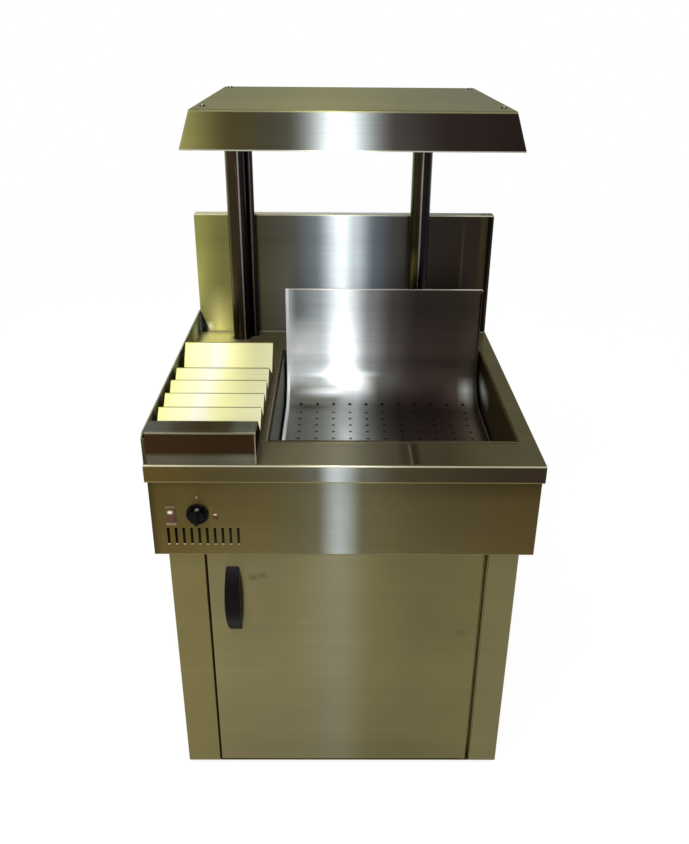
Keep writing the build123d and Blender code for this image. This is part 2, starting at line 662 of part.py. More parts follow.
with BuildPart() as well_liner:
    with BuildSketch(Plane.XY.offset(WELL_FLOOR - SHEET)):
        with Locations((WELL_X, WELL_Y)):
            RectangleRounded(WELL_W + 2 * SHEET, WELL_D + 2 * SHEET, WELL_CORNER + SHEET)
    extrude(amount=WELL_DEPTH + 2 * SHEET)
    with BuildSketch(Plane.XY.offset(TOP_H)):
        with Locations((WELL_X, WELL_Y)):
            RectangleRounded(WELL_W + 2 * RIM, WELL_D + 2 * RIM, RIM_CORNER)
    extrude(amount=SHEET)
    with BuildSketch(Plane.XY.offset(WELL_FLOOR)):
        with Locations((WELL_X, WELL_Y)):
            RectangleRounded(WELL_W, WELL_D, WELL_CORNER)
    extrude(amount=WELL_DEPTH + SHEET, mode=Mode.SUBTRACT)
    with BuildSketch(Plane.XY.offset(WELL_FLOOR)):
        with Locations(*STUD_SPOTS):
            Circle(STUD_R + HOLE_FIT)
    extrude(amount=-SHEET, mode=Mode.SUBTRACT)


def rest(sign, side):
    """A channel from the floor of the well up to the underside of the scoop."""
    x = WELL_X + sign * (ELEMENT_HALF + ELEMENT_R + SUPPORT_FOOT + REST_GAP + REST_FOOT)
    top = SCOOP_UNDER - SEAT
    outline = [
        (x - sign * REST_FOOT, WELL_FLOOR),
        (x, WELL_FLOOR),
        (x, top),
        (x - sign * REST_FOOT, top),
    ]
    return folded(Plane.XZ.offset(-WELL_Y - REST_L / 2), outline, REST_L, side=side)


with BuildPart() as scoop_rests:
    add(rest(-1, Side.RIGHT))
    add(rest(1, Side.LEFT))

# The element runs to and fro across the floor of the well, with a stud at each end.
LEG_XS = [WELL_X + (i - (ELEMENT_LEGS - 1) / 2) * ELEMENT_PITCH for i in range(ELEMENT_LEGS)]
ELEMENT_REAR = WELL_Y + ELEMENT_L / 2
ELEMENT_FRONT = WELL_Y - ELEMENT_L / 2
element_route = []
for i, x in enumerate(LEG_XS):
    ends = [(x, ELEMENT_REAR), (x, ELEMENT_FRONT)]
    element_route += ends if i % 2 == 0 else ends[::-1]

with BuildPart() as heating_element:
    with BuildLine(Plane.XY.offset(WELL_FLOOR + ELEMENT_LIFT)) as element_line:
        FilletPolyline(*element_route, radius=ELEMENT_BEND)
    with BuildSketch(Plane(origin=element_line.line @ 0, z_dir=element_line.line % 0)):
        Circle(ELEMENT_R)
    sweep()
    with BuildSketch(Plane.XY.offset(WELL_FLOOR - STUD_DROP)):
        with Locations(*STUD_SPOTS):
            Circle(STUD_R)
    extrude(amount=STUD_DROP + ELEMENT_LIFT + ELEMENT_R + SHEET)

with BuildPart() as element_supports:
    top = WELL_FLOOR + ELEMENT_LIFT - ELEMENT_R - SEAT - SHEET
    x0 = LEG_XS[0] - ELEMENT_R
    x1 = LEG_XS[-1] + ELEMENT_R
    for s in (-1, 1):
        outline = [
            (x0 - SUPPORT_FOOT, WELL_FLOOR),
            (x0, WELL_FLOOR),
            (x0, top),
            (x1, top),
            (x1, WELL_FLOOR),
            (x1 + SUPPORT_FOOT, WELL_FLOOR),
        ]
        middle = -WELL_Y - s * SUPPORT_PITCH / 2 - SUPPORT_W / 2
        add(folded(Plane.XZ.offset(middle), outline, SUPPORT_W, side=Side.LEFT))

# ---------------------------------------------------------------- chip scoop
# One sheet: the perforated floor turns up in a large bend into the tall back, which ends
# in a folded hem. Narrow flanges run along both sides, round the bend.
scoop_outline = [(SCOOP_FRONT, SCOOP_UNDER), (SCOOP_REAR, SCOOP_UNDER), (SCOOP_REAR, SCOOP_TOP)]
scoop_hem = [
    (SCOOP_REAR - SCOOP_HEM_D, SCOOP_TOP),
    (SCOOP_REAR - SCOOP_HEM_D, SCOOP_TOP - SCOOP_HEM_H),
]
SCOOP_LEFT = WELL_X - SCOOP_W / 2
scoop_radius = SCOOP_BEND + SHEET

# The row of holes in the bend is drilled outwards from the axis of the bend.
bend_turn = HOLE_PITCH_Y / (SCOOP_BEND + SHEET / 2)
bend_row = Plane(
    origin=(0, BEND_START, SCOOP_FLOOR + SCOOP_BEND),
    x_dir=(1, 0, 0),
    z_dir=(0, math.sin(bend_turn), -math.cos(bend_turn)),
)

with BuildPart() as chip_scoop:
    add(
        folded(
            Plane.YZ.offset(SCOOP_LEFT),
            scoop_outline + scoop_hem,
            SCOOP_W,
            radii=[scoop_radius, HEM_R, HEM_R],
            side=Side.LEFT,
        )
    )
    for x in (SCOOP_LEFT, SCOOP_LEFT + SCOOP_W - SHEET):
        with BuildSketch(Plane.YZ.offset(x)):
            with BuildLine():
                FilletPolyline(*scoop_outline, radius=scoop_radius)
                offset(amount=SCOOP_FLANGE + SHEET, side=Side.LEFT)
            make_face()
        extrude(amount=SHEET)
    row_count = int((BEND_START - SCOOP_FRONT - HOLE_EDGE) / HOLE_PITCH_Y) + 1
    col_count = int((SCOOP_W - 2 * HOLE_EDGE) / HOLE_PITCH_X) + 1
    rows = [BEND_START - i * HOLE_PITCH_Y for i in range(row_count)]
    cols = [WELL_X + (i - (col_count - 1) / 2) * HOLE_PITCH_X for i in range(col_count)]
    with BuildSketch(Plane.XY.offset(SCOOP_UNDER)):
        with Locations(*[(x, y) for x in cols for y in rows]):
            Circle(HOLE_R)
    extrude(amount=SHEET, mode=Mode.SUBTRACT)
    with BuildSketch(bend_row):
        with Locations(*[(x, 0) for x in cols]):
            Circle(HOLE_R)
    extrude(amount=scoop_radius + SHEET, mode=Mode.SUBTRACT)

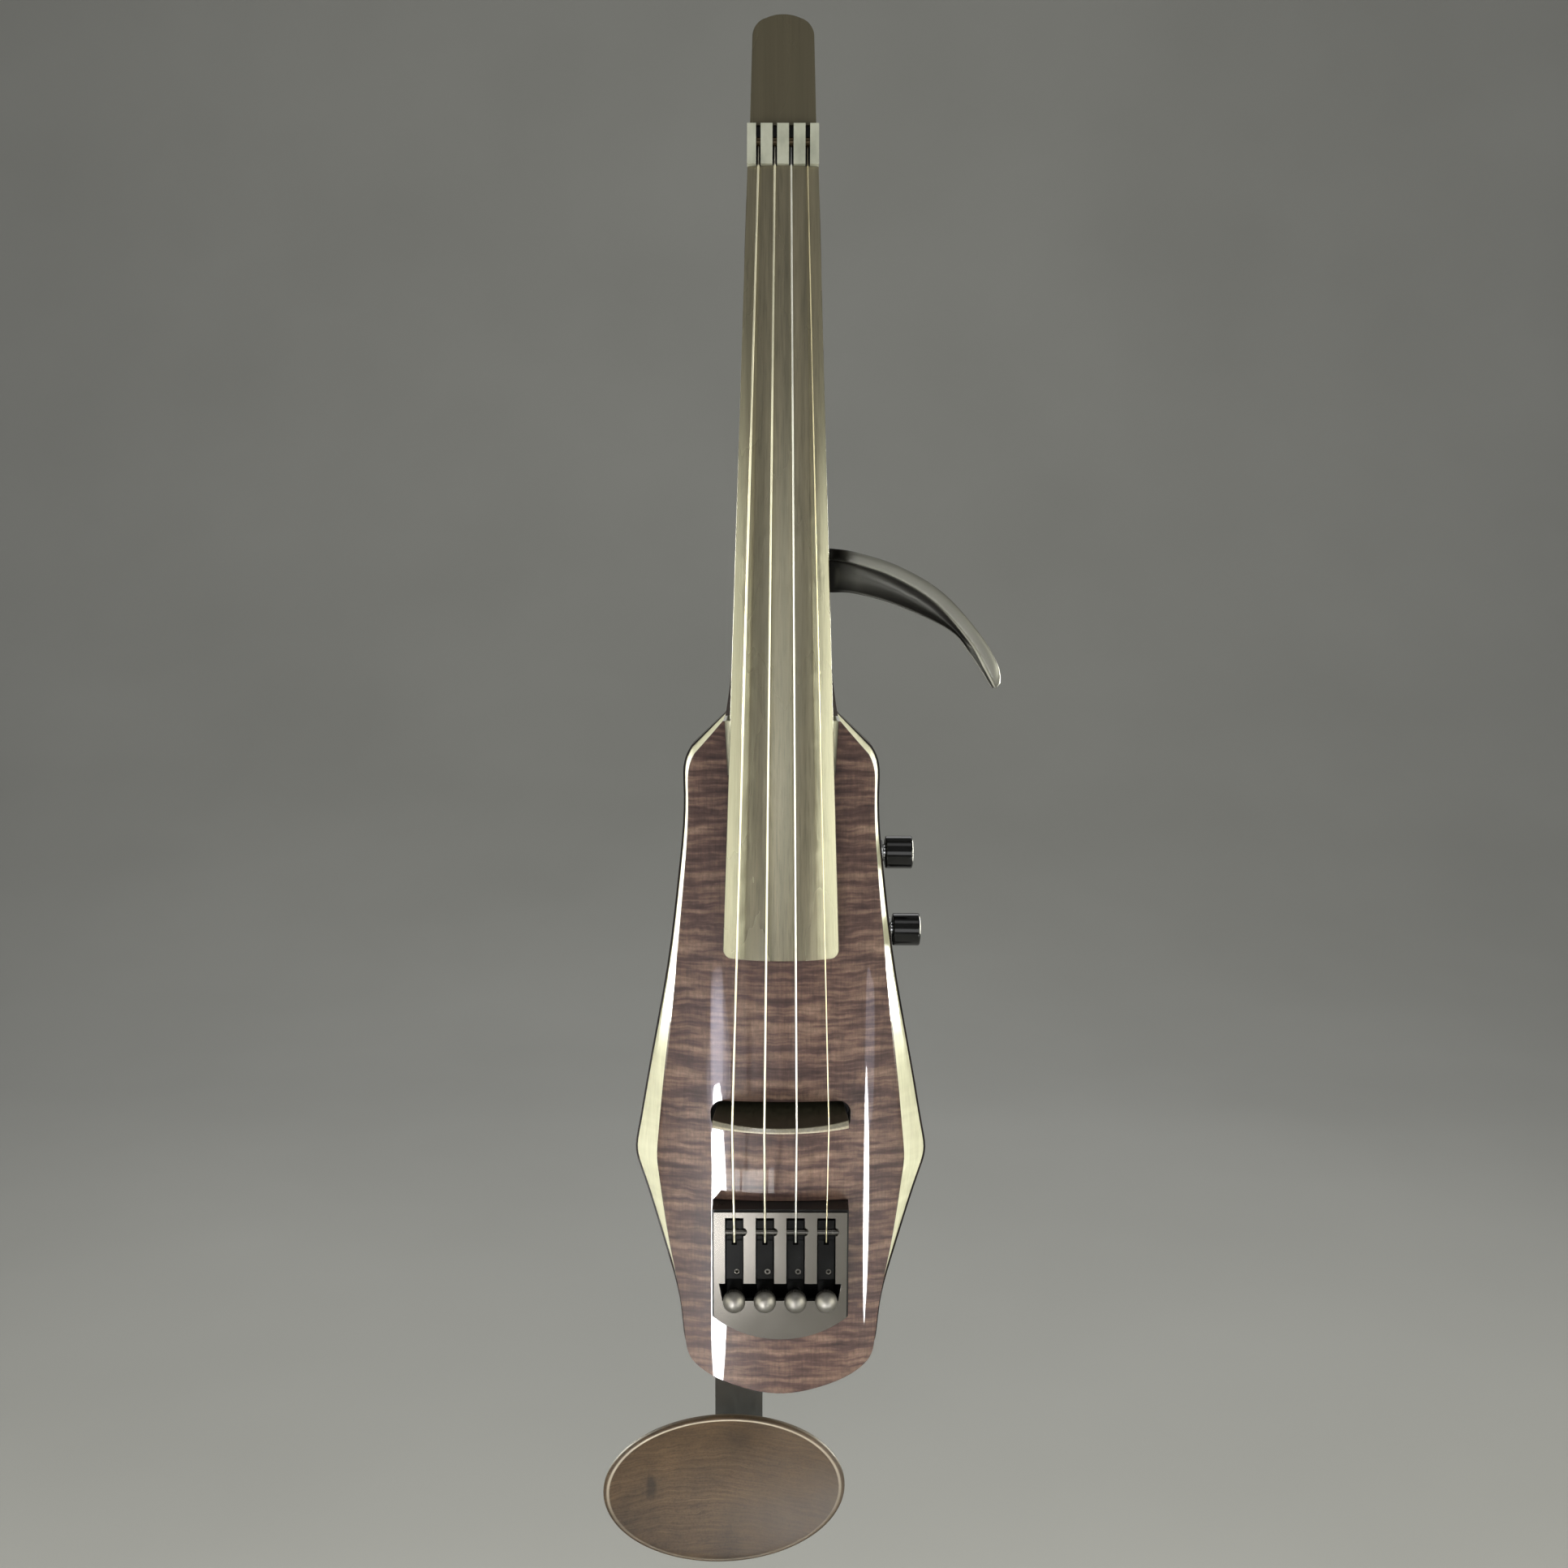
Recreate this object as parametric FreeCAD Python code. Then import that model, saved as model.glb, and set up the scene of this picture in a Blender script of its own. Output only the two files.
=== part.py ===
"""Headless solid-body electric violin with chin rest and hand rest, in millimetres.

X is the player's-view right, +Y the back of the instrument, +Z runs up the neck.
The origin lies on the back of the neck, where a hanger holds it.
"""
import math
import os

import FreeCAD
import Part

V = FreeCAD.Vector
X = V(1, 0, 0)
Y = V(0, 1, 0)
Z = V(0, 0, 1)

# --- strings -------------------------------------------------------------
NUT_Z = 53.0
SCALE_LENGTH = 328.0
BRIDGE_Z = NUT_Z - SCALE_LENGTH
STRINGS = ("g", "d", "a", "e")
STRING_R = (0.40, 0.39, 0.34, 0.20)
NUT_PITCH = 5.5
BRIDGE_PITCH = 34.0 / 3.0
TAIL_PITCH = 11.0
PLAYING_ARC_R = 42.0
NUT_STRING_Y = -18.05
BRIDGE_STRING_Y = -36.2

# --- neck, fingerboard and head --------------------------------------------
BOARD_CREST_Y0 = -19.5
BOARD_CREST_SLOPE = 0.042
BOARD_END_Z = -216.0
BOARD_TOP_Z = 54.0
BOARD_HALF_NUT = 12.0
BOARD_HALF_END = 20.4
BOARD_CORNER_R = 3.0
JOINT_Y_NUT = -11.5
JOINT_SLOPE = 0.029
TENON_HALF = 14.0
TENON_END_Z = -170.0
TENON_BACK_Y = 4.0
NUT_BLOCK_TOP_Z = 67.0
NUT_BLOCK_FRONT_Y = -19.7
NUT_SLOT_W = 1.5
BALL_Z = 62.0
BALL_Y = -15.2
BALL_R = 1.6
HEAD_TOP_Z = 102.4
HEAD_CAP_FRONT_Y = -16.8

# --- body ------------------------------------------------------------------
BODY_TOP_Z = -131.0
CORE_FRONT_Y = -4.0
BODY_BACK_Y = 14.0
ARCH_R = 160.0
ARCH_CREST_Y = -17.8
VENEER_T = 0.8
LEDGE = 0.7
TIP = (19.8, BODY_TOP_Z)
OUTER = (
    (31.8, -143.2), (33.9, -147.5), (34.5, -158), (36.5, -189), (40.3, -220), (44.7, -245),
    (49.0, -268.5), (51.9, -285), (52.8, -292.5), (50.8, -300.5), (46.9, -313),
    (41.2, -333), (37.0, -350), (35.6, -362), (34.0, -369), (29.5, -373.7),
    (16.0, -379.6), (0.0, -382.3),
)
VENEER_TIP = (20.6, -133.4)
VENEER = (
    (30.6, -144.6), (32.4, -148.6), (33.0, -158.4), (34.6, -189), (37.5, -220), (40.0, -245),
    (42.2, -268), (43.4, -285), (43.8, -293), (43.5, -300), (42.4, -312),
    (39.4, -332), (36.2, -349.4), (34.9, -361.6), (33.3, -368.3), (29.0, -372.8),
    (15.8, -378.6), (0.0, -381.2),
)

# --- bridge ------------------------------------------------------------------
POCKET_HALF = 25.3
POCKET_Z = (-281.2, -270.2)
POCKET_FLOOR_Y = -4.5
BRIDGE_HALF = 24.2
BRIDGE_FOOT_Y = -7.0

# --- tail unit -----------------------------------------------------------------
TAIL_HALF = 24.5
TAIL_TOP_Z = -307.5
TAIL_SIDE_Z = -347.4
TAIL_LOW_Z = -356.4
TAIL_SEAT_Y = -12.0
TAIL_FLOOR_Y = -15.0
TAIL_PLATE_Y = -25.6
TAIL_FACE_Y = -26.8
PLATE_INSET = 0.6
WINDOW_HALF = 3.3
WINDOW_Z = (-334.8, -310.2)
TRENCH_LOW_Z = -341.2
TRENCH_HALF = 20.8
PIVOT_Y = -25.0
PIVOT_Z = -316.0
PIVOT_R = 1.2
LEVER_HALF = 2.9
LEVER_TAIL_Z = -343.4
TUNER_Z = -340.5
TUNER_STEM_R = 1.25
TAIL_SCREWS = ((-16.5, -329.5), (16.5, -329.5), (-16.5, -313.0), (16.5, -313.0))

# --- controls and jack ------------------------------------------------------------
CONTROLS = (("volume", -182.7, 35.2, 28.2), ("tone", -211.5, 38.2, 30.2))
CONTROL_Y = 4.0
KNOB_R = 6.0
KNOB_LENGTH = 10.2
SHAFT_R = 2.5
BUSHING_R = 3.5
POT_R = 6.5
CAVITY_BACK_Y = 12.0
CAVITY_FLOOR_Y = -3.0
COVER_SCREWS = ((-15.3, -167.2), (27.4, -167.2), (31.3, -226.8), (-15.3, -226.8))
JACK_X = 4.2
JACK_Y = 4.5
JACK_SLEEVE_R = 4.1
JACK_BORE_R = 3.25
JACK_END_Z = -389.5
JACK_WELL_TOP_Z = -345.0
WIRE_R = 0.8

# --- hand rest -------------------------------------------------------------------
REST_FRONT_Y = -6.0
REST_WEB_Y = 2.5
REST_BACK_Y = 8.0
TONGUE = (7.0, 16.5, -9.5, -4.0, -85.5, -75.5)
REST_SCREW_X = 9.8
REST_SCREW_ZS = (-78.2, -82.8)
REST_SCREW_Y = -1.0
REST_OUTER = ((16.4, -72.6), (25.7, -73.9), (41.1, -78.7), (56.6, -87.8), (69.8, -101.9),
              (76.6, -113.0), (78.2, -118.4))
REST_INNER = ((16.4, -76.6), (25.8, -78.3), (39.6, -83.0), (54.2, -91.8), (66.8, -105.4),
              (72.4, -115.0), (75.3, -121.6))
REST_LOWER = ((16.4, -88.4), (26.0, -88.7), (41.5, -92.9), (60.2, -101.4), (67.3, -109.4),
              (75.3, -121.6))

# --- chin rest --------------------------------------------------------------------
CHIN_X = -20.5
CHIN_Z = -415.8
CHIN_A = 44.5
CHIN_B = 28.4
CHIN_TURN_DEG = -3.5
STRAP_X = -16.0
STRAP_HALF = 9.25
STRAP_T = 2.5
STRAP_Y = BODY_BACK_Y + 0.3
CHIN_SCREWS = ((STRAP_X - 4.5, -418.5), (STRAP_X + 4.5, -418.5), (STRAP_X, -426.5))
SLIDE_DOWN = 10.0
SLIDE_UP = 6.0
CLAMP_Z = -363.0
CLAMP_R = 2.5


# --- helpers ------------------------------------------------------------------------
def box(x0, x1, y0, y1, z0, z1):
    """Axis-aligned box between two corners."""
    return Part.makeBox(x1 - x0, y1 - y0, z1 - z0, V(x0, y0, z0))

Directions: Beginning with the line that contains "Recreate this object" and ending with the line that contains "BRIDGE_STRING_Y = -36.2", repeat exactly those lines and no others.

Solution to the problem:
Recreate this object as parametric FreeCAD Python code. Then import that model, saved as model.glb, and set up the scene of this picture in a Blender script of its own. Output only the two files.
=== part.py ===
"""Headless solid-body electric violin with chin rest and hand rest, in millimetres.

X is the player's-view right, +Y the back of the instrument, +Z runs up the neck.
The origin lies on the back of the neck, where a hanger holds it.
"""
import math
import os

import FreeCAD
import Part

V = FreeCAD.Vector
X = V(1, 0, 0)
Y = V(0, 1, 0)
Z = V(0, 0, 1)

# --- strings -------------------------------------------------------------
NUT_Z = 53.0
SCALE_LENGTH = 328.0
BRIDGE_Z = NUT_Z - SCALE_LENGTH
STRINGS = ("g", "d", "a", "e")
STRING_R = (0.40, 0.39, 0.34, 0.20)
NUT_PITCH = 5.5
BRIDGE_PITCH = 34.0 / 3.0
TAIL_PITCH = 11.0
PLAYING_ARC_R = 42.0
NUT_STRING_Y = -18.05
BRIDGE_STRING_Y = -36.2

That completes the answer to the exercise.